第8話 『ハッピーシュガーライフ』松坂さとう ①苦いのは嫌いなの。
大人たちの多くが病んでいる世界において、誰も愛したことがなかった松坂さとう。
しかし、今の彼女は砂糖少女となり、幼女しおちゃんと、マンションの一室で甘やかなハッピーライフを過ごしています。
「しおちゃん、甘いのが欲しいの」
「いいよ、ちゅ~」
冒頭部は、砂糖少女の苦・甘(本作のヤン・デレ)な内面を基調に展開されていきます。ヤンデレさんのお宅におなじみの腐乱臭の残るゴミ袋は、ドMの変態教師を処分の協力者にするなどして、2人きりの甘い生活は危ういバランスの上に成立。

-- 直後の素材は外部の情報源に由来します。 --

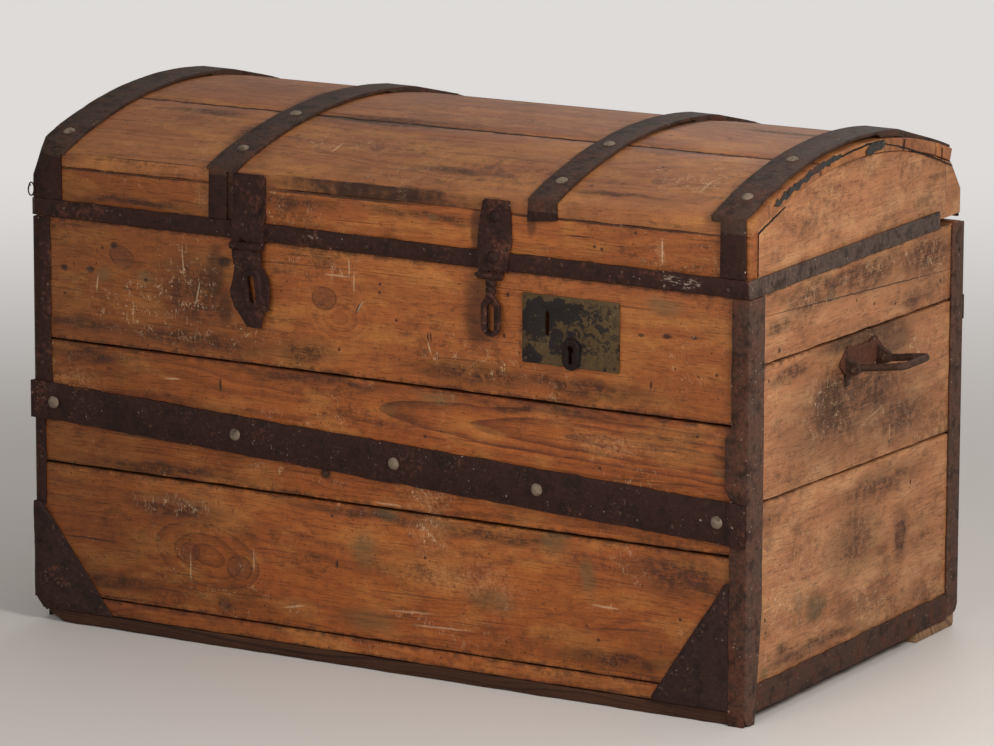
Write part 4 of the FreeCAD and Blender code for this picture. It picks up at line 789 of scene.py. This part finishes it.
def sink_rear(piece):
    """Lowers the underside of a strap's rear half, so that no light shows between it and the boards."""
    only(piece)
    for vertex in piece.data.vertices:
        vertex.select = vertex.co.y > STRAP_REAR and vertex.normal.z < -0.25
    bpy.ops.object.mode_set(mode="EDIT")
    bpy.ops.mesh.select_mode(type="VERT")
    bpy.ops.transform.translate(value=(0, 0, -STRAP_SINK))
    close_mesh()


def near(axis, level, reach=TOUCH):
    """A test of a place: does it lie near a level of an axis?"""
    index = "XYZ".index(axis)
    return lambda place: abs(place[index] - level) < reach


def above(level):
    """A test of a place: does it lie above a level?"""
    return lambda place: place.z > level


def forged(node, material, sizes, along, wander, sunk=False):
    """A strap or plate whose edges wander as hammered iron does.

    wander lists (direction, chosen, share): the vertices for which chosen(place) is true
    move along the direction by up to that share of the usual amount."""
    piece = merged_copy(node, node + "_forged")
    slice_along(piece, along, sizes.iron_slice)
    if sunk:
        sink_rear(piece)
    for number, (direction, chosen, share) in enumerate(wander):
        name = f"wander_{number}"
        vertex_group(piece, name, [vertex.index for vertex in piece.data.vertices if chosen(vertex.co)])
        reach = sizes.iron_wander * share
        displace(piece, direction, reach, BEND_SIZE, name, contrast=1.5)
        displace(piece, direction, reach * 0.6, BLOW_SIZE, name, contrast=1.4)
    bevel(piece, sizes.iron_edge)
    smooth(piece, 35)
    stand_in(piece, material, "dark_iron", node)


def hammered(node, material, sizes, slot="dark_iron", cuts=0, depth=1.0):
    """A small fitting with softened edges and hammer marks; cuts make its mesh finer."""
    piece = merged_copy(node, node + "_forged")
    bevel(piece, sizes.iron_edge)
    open_mesh(piece)
    bpy.ops.mesh.quads_convert_to_tris()
    for _ in range(cuts):
        bpy.ops.mesh.subdivide(number_cuts=1)
    close_mesh()
    displace(piece, "NORMAL", sizes.hammer_depth * depth, HAMMER_SIZE, contrast=1.4)
    smooth(piece, 50)
    stand_in(piece, material, slot, node)


def small_nail(sizes):
    """One small nail head at the origin, facing +Z: a ball cut in half and hammered flat."""
    radius = sizes.small_nail_radius
    only_none()
    bpy.ops.mesh.primitive_uv_sphere_add(segments=12, ring_count=8, radius=radius)
    piece = bpy.context.active_object
    open_mesh(piece)
    bpy.ops.mesh.bisect(plane_co=(0, 0, 0), plane_no=(0, 0, 1), clear_inner=True, use_fill=True)
    bpy.ops.mesh.select_all(action="SELECT")
    bpy.ops.transform.resize(value=(1, 0.93, sizes.small_nail_height / radius),
                             center_override=(0, 0, 0))
    close_mesh()
    displace(piece, "NORMAL", radius * 0.16, radius * 1.2)
    smooth(piece, 50)
    return piece


def on_front(y, size, places):
    """Small nails on a face that looks to the front, at (x, z) in millimetres."""
    return [((x, y, z), (0, -1, 0), size) for x, z in places]


def on_right(x, size, places):
    """Small nails on a face that looks to the right, at (y, z) in millimetres."""
    return [((x, y, z), (1, 0, 0), size) for y, z in places]


def nail_group(name, body, nails, material, sizes):
    """Small nails on one body, as one piece; each is turned on its own axis."""
    pattern = small_nail(sizes)
    copies = []
    for number, (place, outward, size) in enumerate(nails):
        turn = Vector(outward).to_track_quat("Z", "Y").to_matrix().to_4x4()
        spin = Matrix.Rotation(number * NAIL_SPIN, 4, "Z")
        copy = linked(f"{name}_{number}", pattern.data.copy())
        copy.data.transform(Matrix.Translation(Vector(place) * MM) @ turn @ spin @ Matrix.Scale(size, 4))
        copies.append(copy)
    bpy.data.objects.remove(pattern)
    only(copies[0])
    for copy in copies[1:]:
        copy.select_set(True)
    bpy.ops.object.join()
    piece = bpy.context.view_layer.objects.active
    piece.name = name
    mount(piece, material, "dark_iron", body)


def meshed(name, curve):
    """A new object with the mesh that a curve makes."""
    only(linked(name, curve))
    bpy.ops.object.convert(target="MESH")
    return bpy.context.active_object


def flat_piece(name, outline, x, thickness):
    """A thin flat piece on the right end, cut to an outline in (y, z)."""
    curve = bpy.data.curves.new(name, "CURVE")
    curve.dimensions = "2D"
    curve.fill_mode = "BOTH"
    curve.extrude = thickness / 2
    spline = curve.splines.new("POLY")
    spline.points.add(len(outline) - 1)
    for point, (y, z) in zip(spline.points, outline):
        point.co = (y * MM, z * MM, 0, 1)
    spline.use_cyclic_u = True
    piece = meshed(name, curve)
    piece.data.transform(Matrix(((0, 0, 1, x), (1, 0, 0, 0), (0, 1, 0, 0), (0, 0, 0, 1))))
    return piece


# ---------------------------------------------------------------- the pieces
def board_plan(grain, across, out, tones, late, red, kind="front"):
    light, dark, ochre, ochre_share, film_share = {
        "front": (tones.pine_light, tones.pine_dark, tones.ochre, 0.34, 0.16),
        "lower": (tones.low_light, tones.low_dark, tones.ochre, 0.34, 0.34),
        "end": (tones.end_light, tones.end_dark, tones.pine_worn, 0.42, 0.46),
        "dome": (tones.dome_light, tones.dome_dark, tones.ochre, 0.34, 0.22)}[kind]
    return Board(grain, across, out, light, dark, ochre, ochre_share, film_share, late, red)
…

しかし、早くも苦味が近づいてきます。アニメ第二話が終わる頃に、しおちゃんと関わることになる若き3人が一室に邂逅してしまいます……3人はそれぞれ当然に病んでます。
その時、意識を失っている彼の口から、あの誓いの言葉が漏れ出してきます。
《病めるときも、健やかなるときも、喜びのときも、悲しみのときも、富めるときも、貧しいときも、死がふたりを分かつまで……》
その言葉を聞いた砂糖少女は、苦味が続く後味に、
(嫉妬?! 嬉しい!)
と、初めての感情をむしろ喜びます。
✧
そうしている間に、さとうがいないことを不安に思ったしおちゃんは、マンションから外出してしまいます。
外でしおちゃんはたいよう君に出会います。
「いたいのいたいのとんでけ~×N回……こうべ?」
「悲しくなるから泣かないでね……」
彼にとって、しおちゃんは天使。
…… 直後、たいよう君をボコる2人のヤンキー。
…… そして、2人のヤンキーの両目をくり抜き処分する砂糖少女。
✧
かくして、2人のハッピーシュガーライフは元に戻ります。
しかし、砂糖少女の前で
「ぐるぐる、ぐるぐる……らんらんるー」
と、舌足らずな声ではしゃぐしおちゃんには、かつてのグルグルの記憶が。
時間の矢は、不可逆に進んでいきます。